Canadians are well acquainted with the concept of IOU. According to TransUnion, the average Canadian’s non-mortgage consumer debt load climbed to $29,312 in the fourth quarter of 2017, with an average credit card balance of $4,154.

Consumer debt is insidious. The typical rewards credit card has an interest rate of 19.99% for purchases, and charges accumulate quickly if you carry a balance from month to month. If you’re barely able to make your monthly minimum payments, consider switching to either a balance transfer credit card or a low interest credit card. Both help minimize interest charges so you can pay off your balance faster, but there are a few differences between the two.

Which type is the right card for you? Read on:

Balance transfer credit cards 

A balance transfer credit card lets you consolidate high-interest debt onto a single card with a much lower interest rate — the best balance transfer credit cards offer rates as low as 0%. But there’s a catch: it doesn’t last forever. After a certain period of time (usually 6-12 months), the interest rate goes up. Depending on the card, it can shoot up to as high as 22.99%.

This type of card is best for paying down debt, not buying things — most balance transfer credit cards carry the usual 19.99% interest rate for purchases, and you should curb your spending if you’re already sitting on a hefty balance.

You should choose a balance transfer credit card if:

  • You have a lot of high-interest debt. It’s a no-brainer: transferring debt onto a card with a 0% rate means you won’t pay a cent in interest charges. Depending on how much you owe, this can save you hundreds of dollars.
  • The debt is spread around. Wrangling several lines of credit with different interest rates onto a single card with one low interest rate makes it easy to track how much you owe.
  • You have a timeline for paying it off. To get the most value from this type of card, you should aim to pay off your balance in full before the uber-low introductory interest rate expires.

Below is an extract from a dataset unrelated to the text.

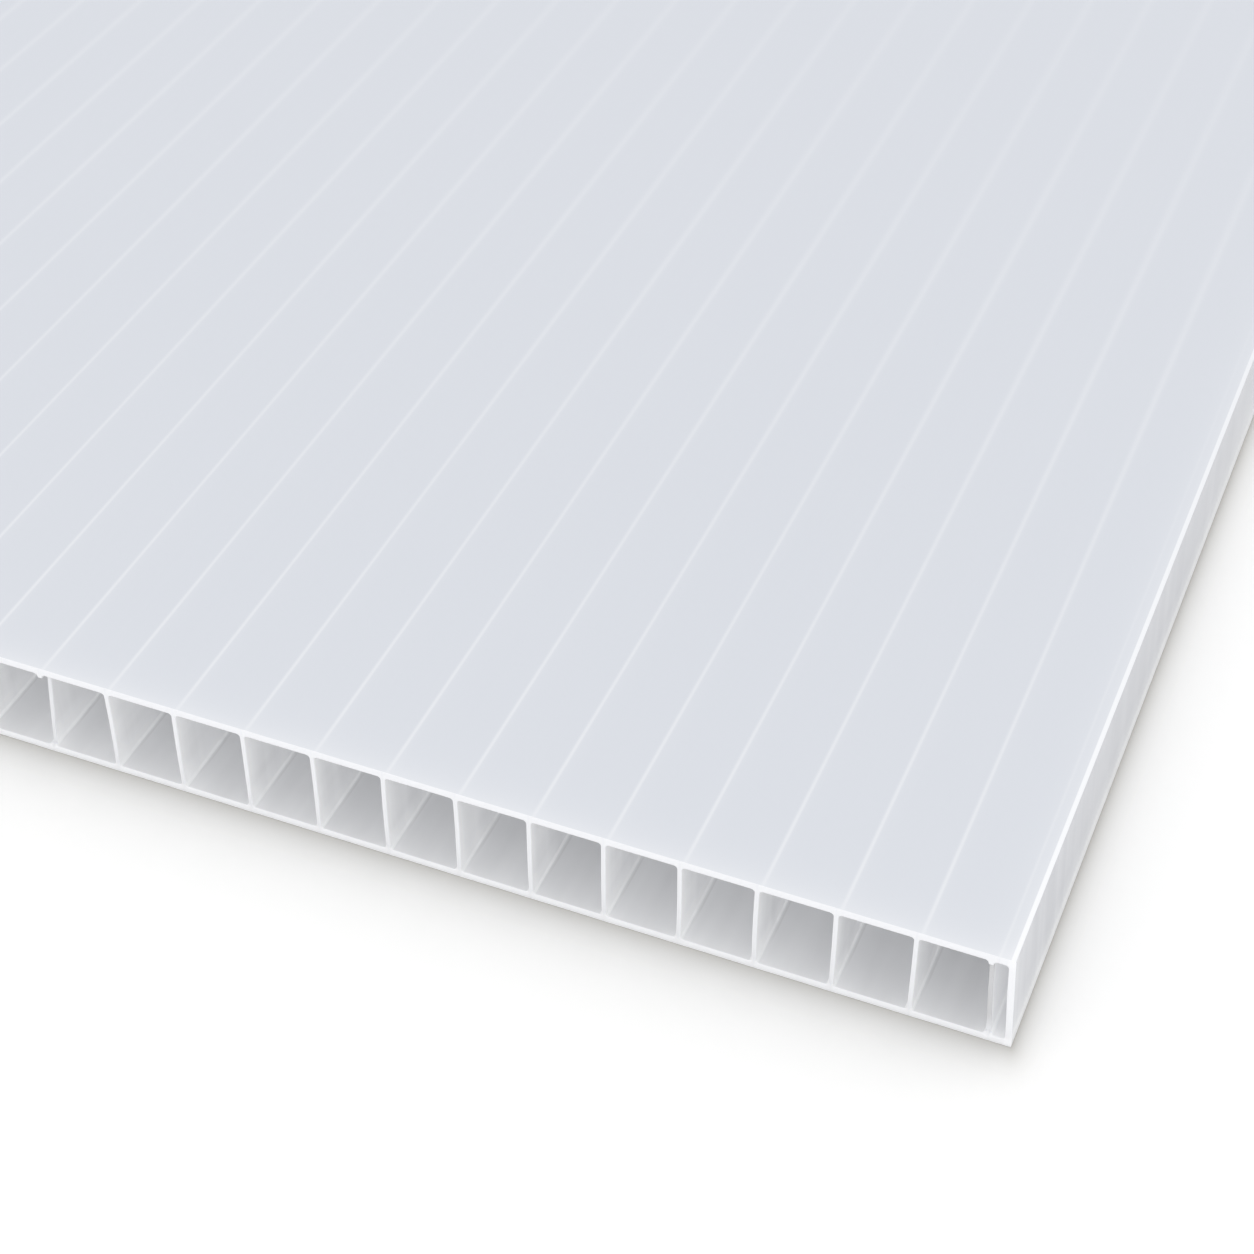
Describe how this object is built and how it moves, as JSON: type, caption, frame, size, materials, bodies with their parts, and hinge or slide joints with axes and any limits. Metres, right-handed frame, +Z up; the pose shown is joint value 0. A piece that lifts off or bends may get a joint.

Although the Scotiabank Value Visa has an annual fee, there’s a lot to like about the card. The 0.99% promotional interest rate is comparable to the other cards, but what makes this card interesting is the fact that the you pay a flat interest rate of 11.99% on purchases, cash advances, and balance transfers. Since the rates are straightforward, there’s no confusion about how much interest you’ll pay. The additional benefits are limited, but you can save up to 20% on car rentals through participating AVIS car rental locations worldwide.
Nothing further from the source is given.